Which Hebrew Terms Stand Behind Asphalt, Bitumen, Tar, and Pitch?
The Hebrew Scriptures refer to bituminous substances with several terms that overlap in meaning yet highlight different states or uses. One set of terms points to the substance’s viscosity and hardness. A more liquid form functions as pitch, useful for spreading into seams and fibers so that it penetrates and seals. A more solid form functions as bitumen, which can be softened by heat and then applied as a coating or mortar. Another term emphasizes application—the act of covering or overlaying a surface to protect it. This is important because the biblical writers were not giving a chemistry lesson; they were accurately describing how people used the substance. In the ancient world, the difference between a liquid pitch and a hardened bitumen was not an abstract classification. It determined whether the material would soak into plant fibers, adhere to brick, or coat wood as a barrier against water.

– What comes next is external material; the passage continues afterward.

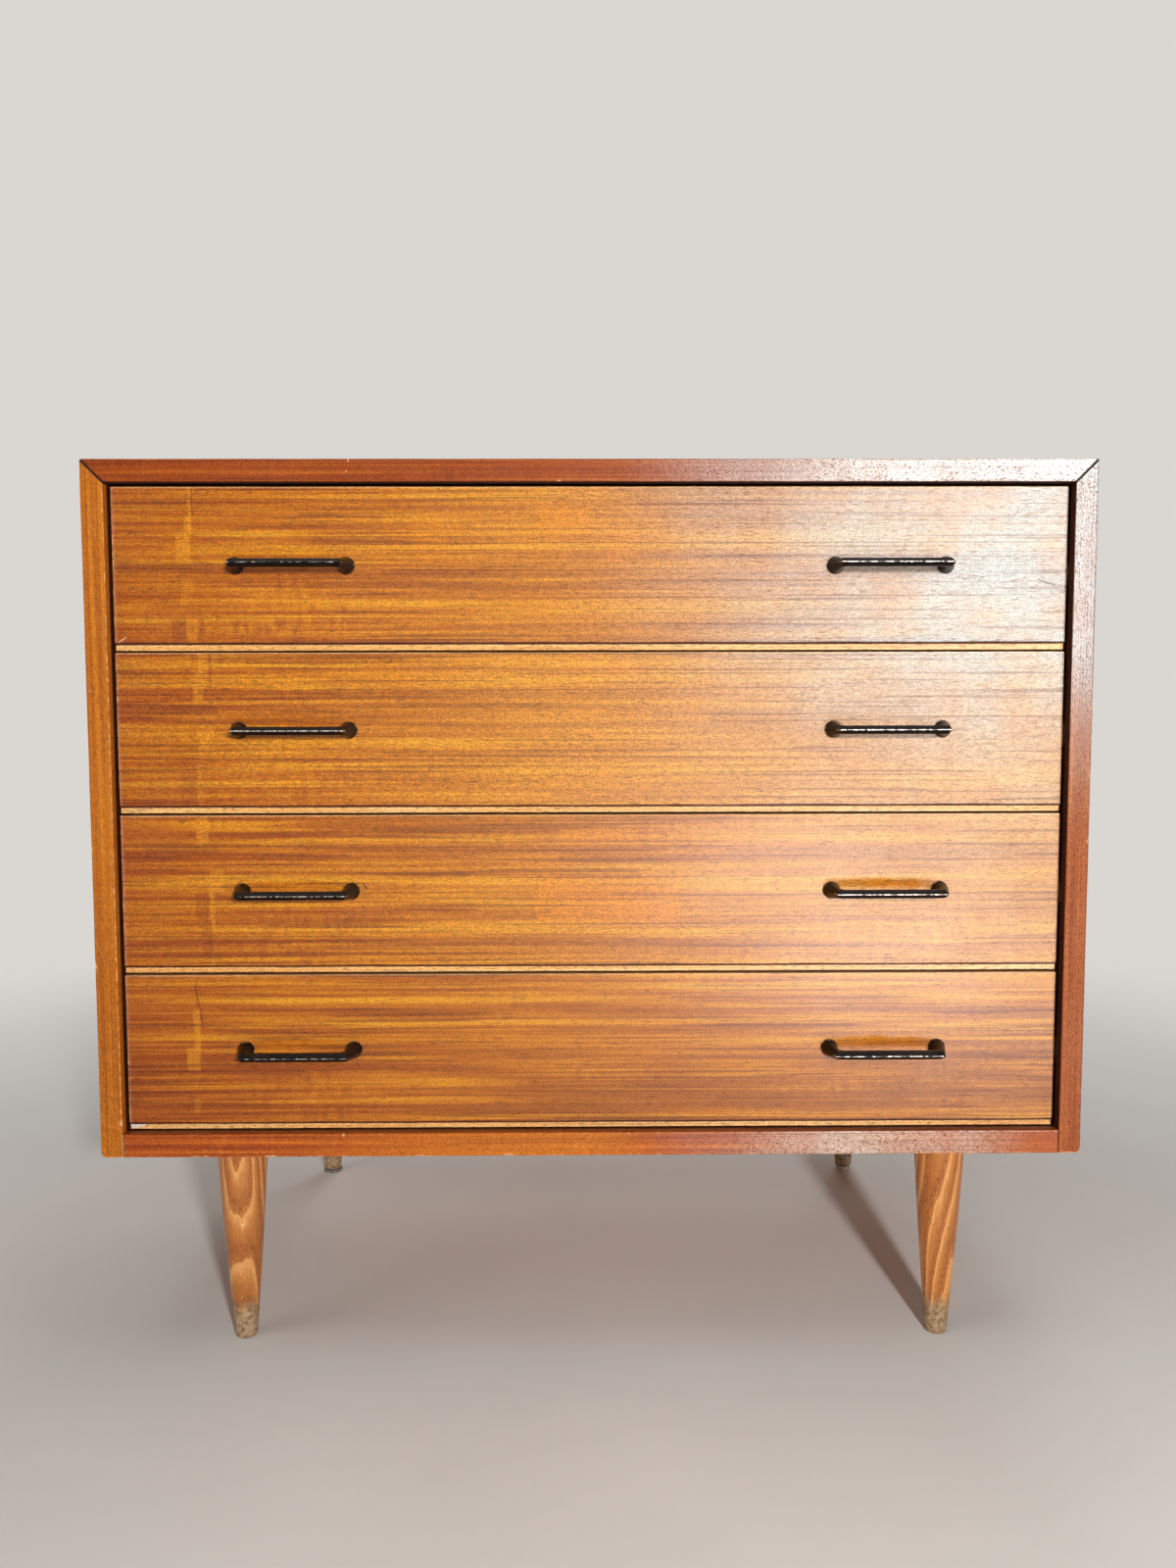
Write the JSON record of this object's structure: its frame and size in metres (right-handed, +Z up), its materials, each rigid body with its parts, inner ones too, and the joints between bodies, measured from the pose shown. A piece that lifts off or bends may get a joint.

Scripture itself demonstrates these distinctions by placing the material in settings that require exactly these properties. When a vessel must resist water intrusion for long periods, the text highlights coating and sealing. When construction requires bonding bricks, the text highlights mortar-like use. When judgment imagery emphasizes burning and unstoppable devastation, the text highlights the substance’s flammability. The vocabulary fits the function, and the function fits the environment.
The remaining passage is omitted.